Entries with model source code:
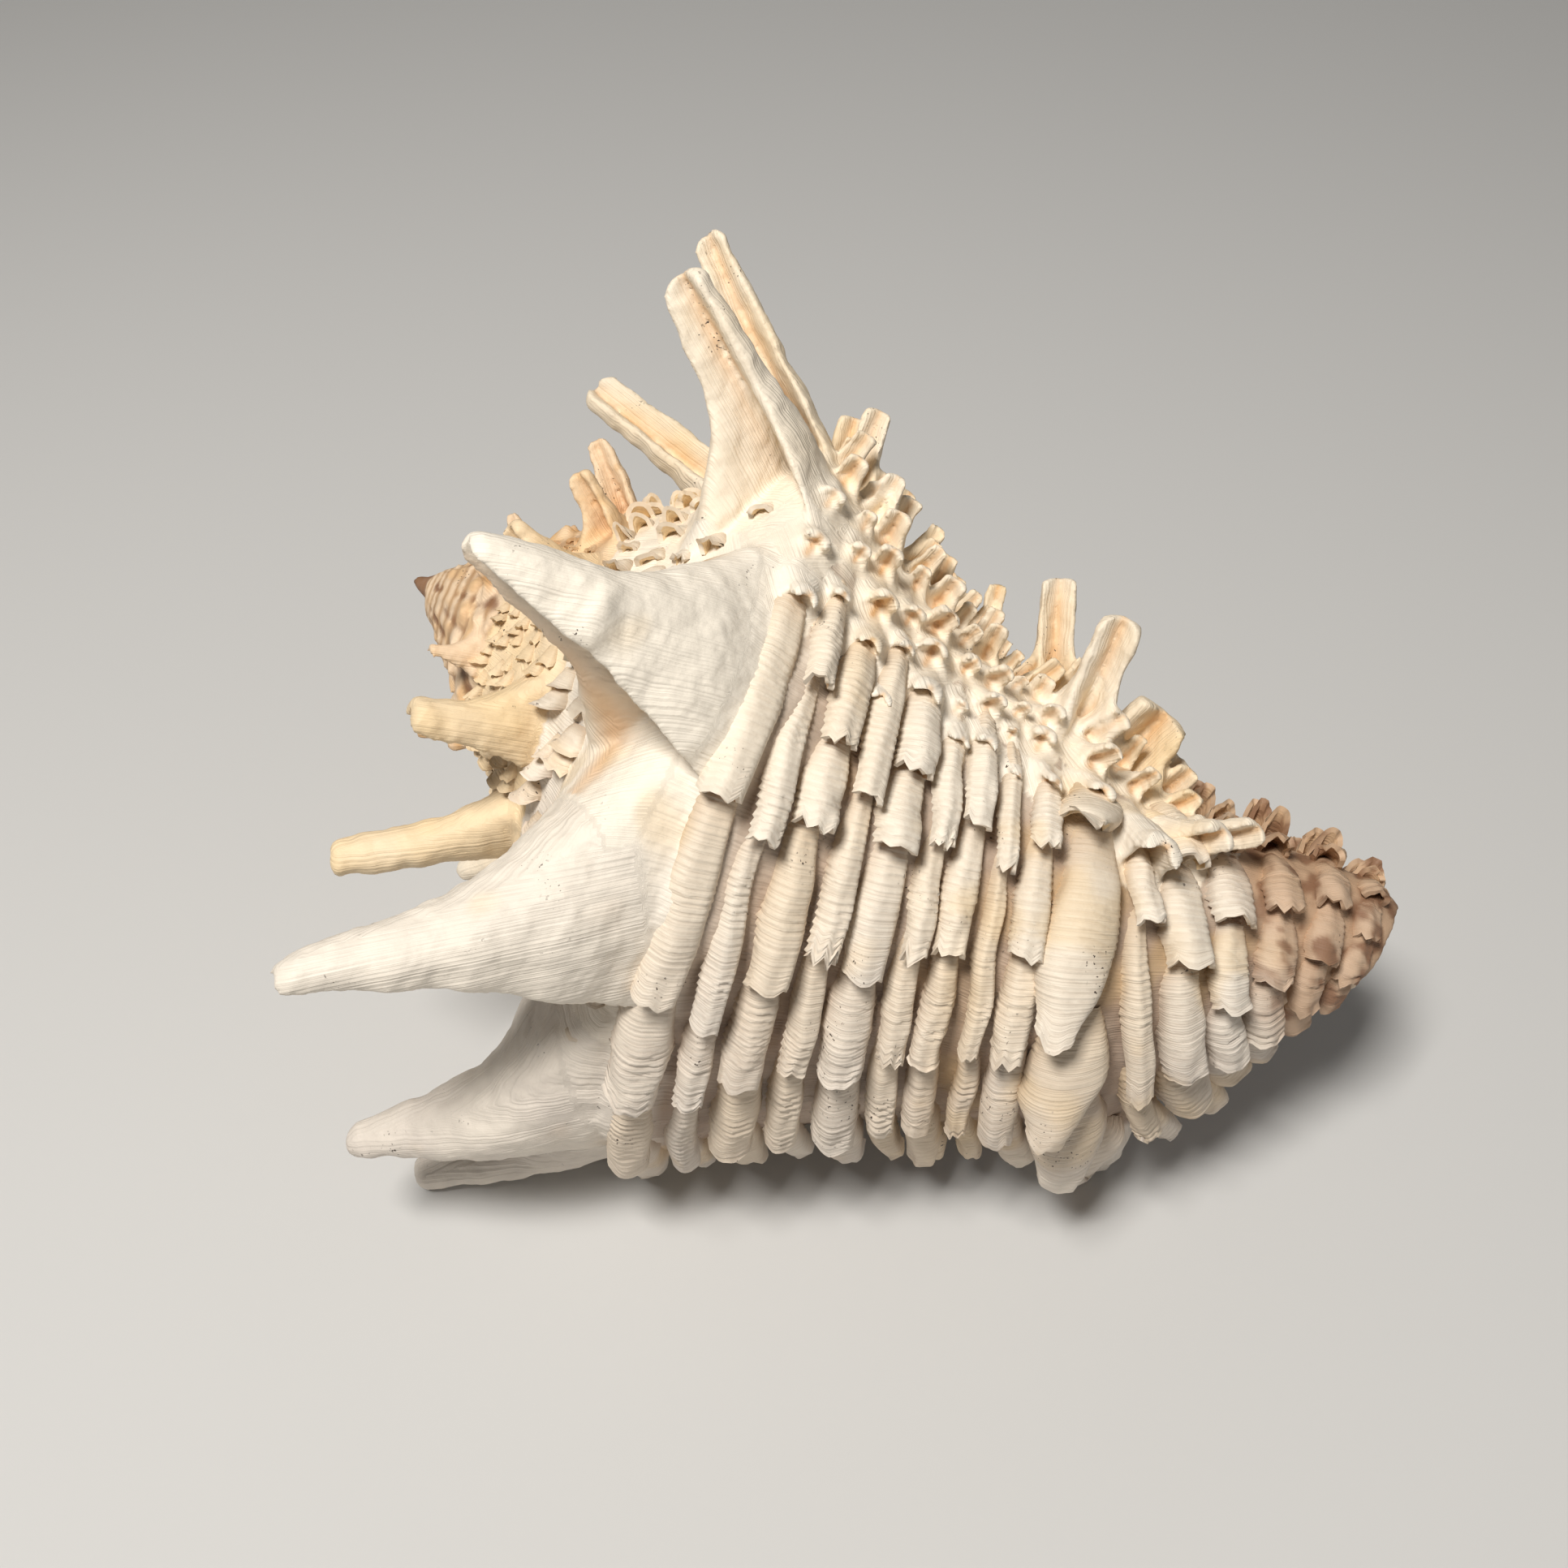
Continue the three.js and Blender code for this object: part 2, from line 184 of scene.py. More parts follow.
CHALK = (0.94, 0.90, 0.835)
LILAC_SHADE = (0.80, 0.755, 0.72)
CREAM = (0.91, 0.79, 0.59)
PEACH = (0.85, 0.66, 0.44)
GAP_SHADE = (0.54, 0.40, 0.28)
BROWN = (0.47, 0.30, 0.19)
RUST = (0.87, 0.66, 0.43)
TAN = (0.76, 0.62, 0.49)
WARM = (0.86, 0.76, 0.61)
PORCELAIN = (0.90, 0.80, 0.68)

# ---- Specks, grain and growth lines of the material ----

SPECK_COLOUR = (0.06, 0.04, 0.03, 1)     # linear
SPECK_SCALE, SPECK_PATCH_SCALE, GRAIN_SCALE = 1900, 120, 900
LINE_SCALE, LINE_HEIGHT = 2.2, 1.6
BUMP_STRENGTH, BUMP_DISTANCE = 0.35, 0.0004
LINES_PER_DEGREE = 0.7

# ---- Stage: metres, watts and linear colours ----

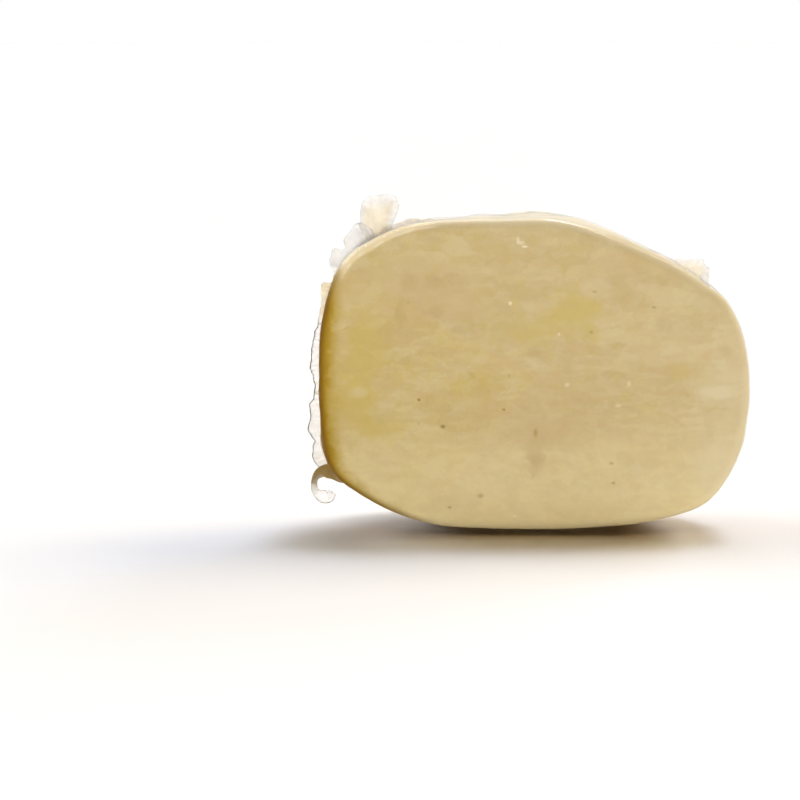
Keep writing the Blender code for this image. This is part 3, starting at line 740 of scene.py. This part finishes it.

Short problem> Exactly reproduce every line of the records.

Finished answer>
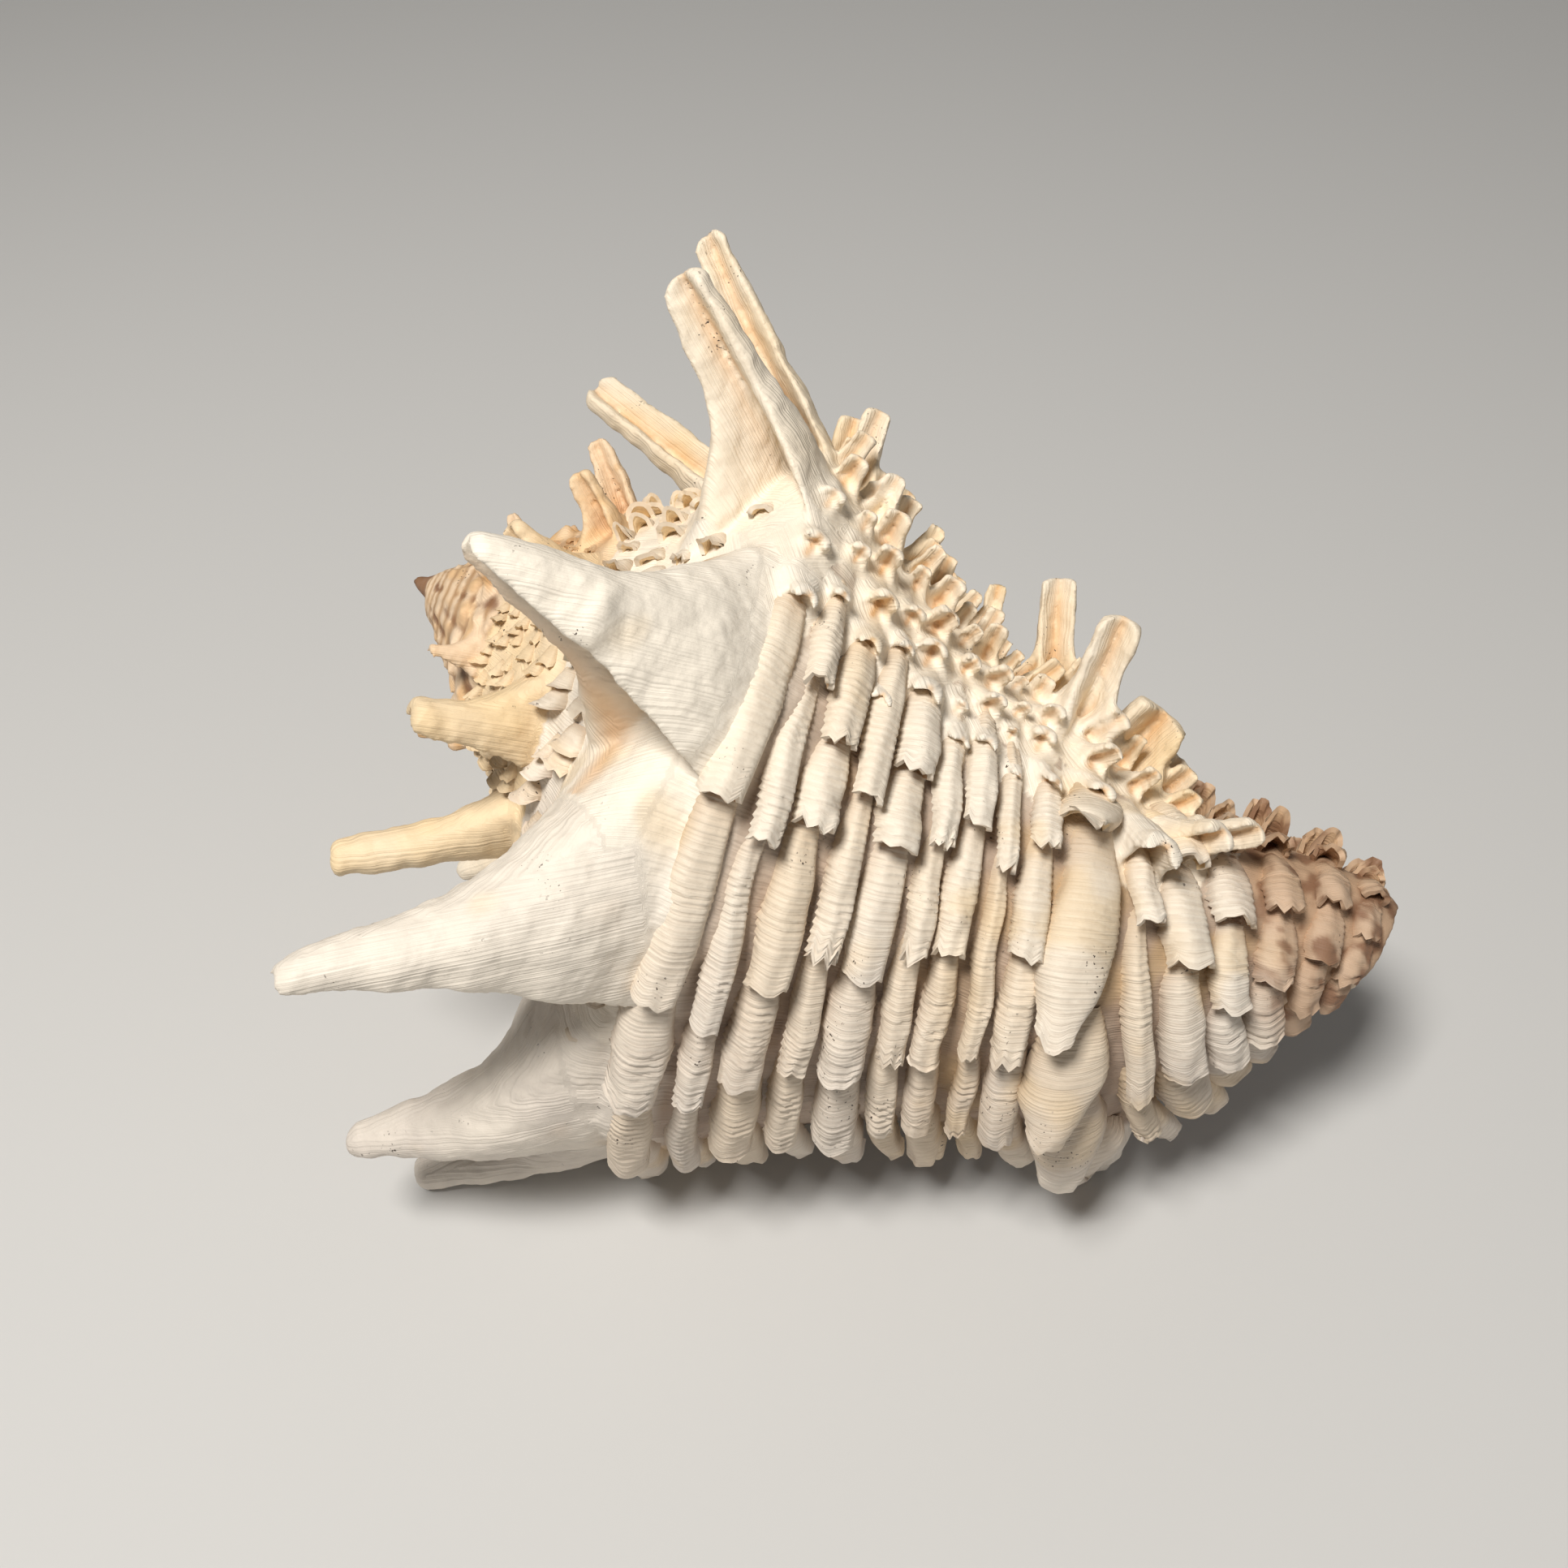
Continue the three.js and Blender code for this object: part 2, from line 184 of scene.py. More parts follow.
CHALK = (0.94, 0.90, 0.835)
LILAC_SHADE = (0.80, 0.755, 0.72)
CREAM = (0.91, 0.79, 0.59)
PEACH = (0.85, 0.66, 0.44)
GAP_SHADE = (0.54, 0.40, 0.28)
BROWN = (0.47, 0.30, 0.19)
RUST = (0.87, 0.66, 0.43)
TAN = (0.76, 0.62, 0.49)
WARM = (0.86, 0.76, 0.61)
PORCELAIN = (0.90, 0.80, 0.68)

# ---- Specks, grain and growth lines of the material ----

SPECK_COLOUR = (0.06, 0.04, 0.03, 1)     # linear
SPECK_SCALE, SPECK_PATCH_SCALE, GRAIN_SCALE = 1900, 120, 900
LINE_SCALE, LINE_HEIGHT = 2.2, 1.6
BUMP_STRENGTH, BUMP_DISTANCE = 0.35, 0.0004
LINES_PER_DEGREE = 0.7

# ---- Stage: metres, watts and linear colours ----

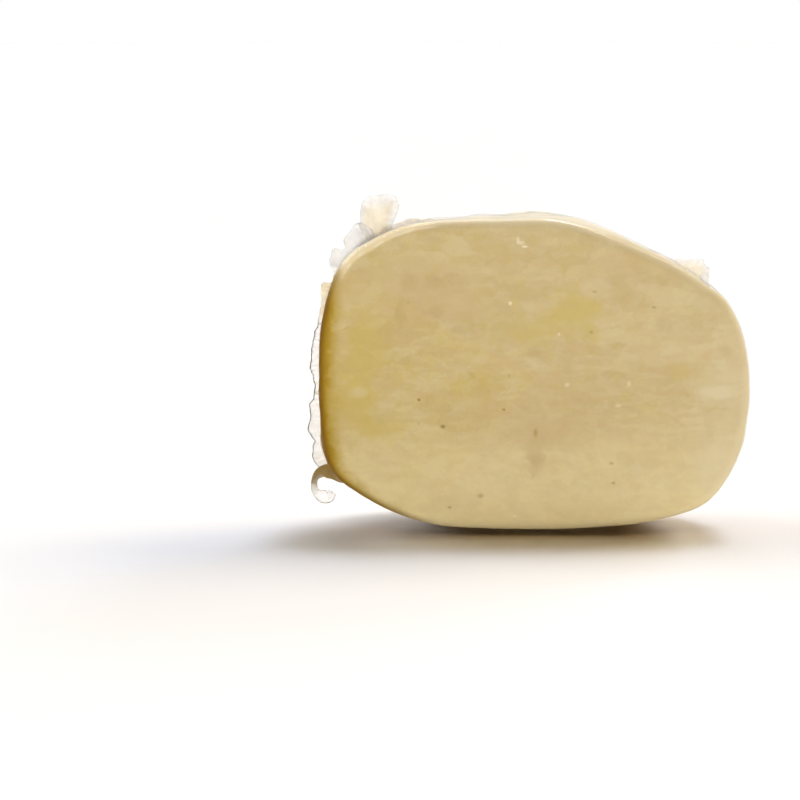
Keep writing the Blender code for this image. This is part 3, starting at line 740 of scene.py. This part finishes it.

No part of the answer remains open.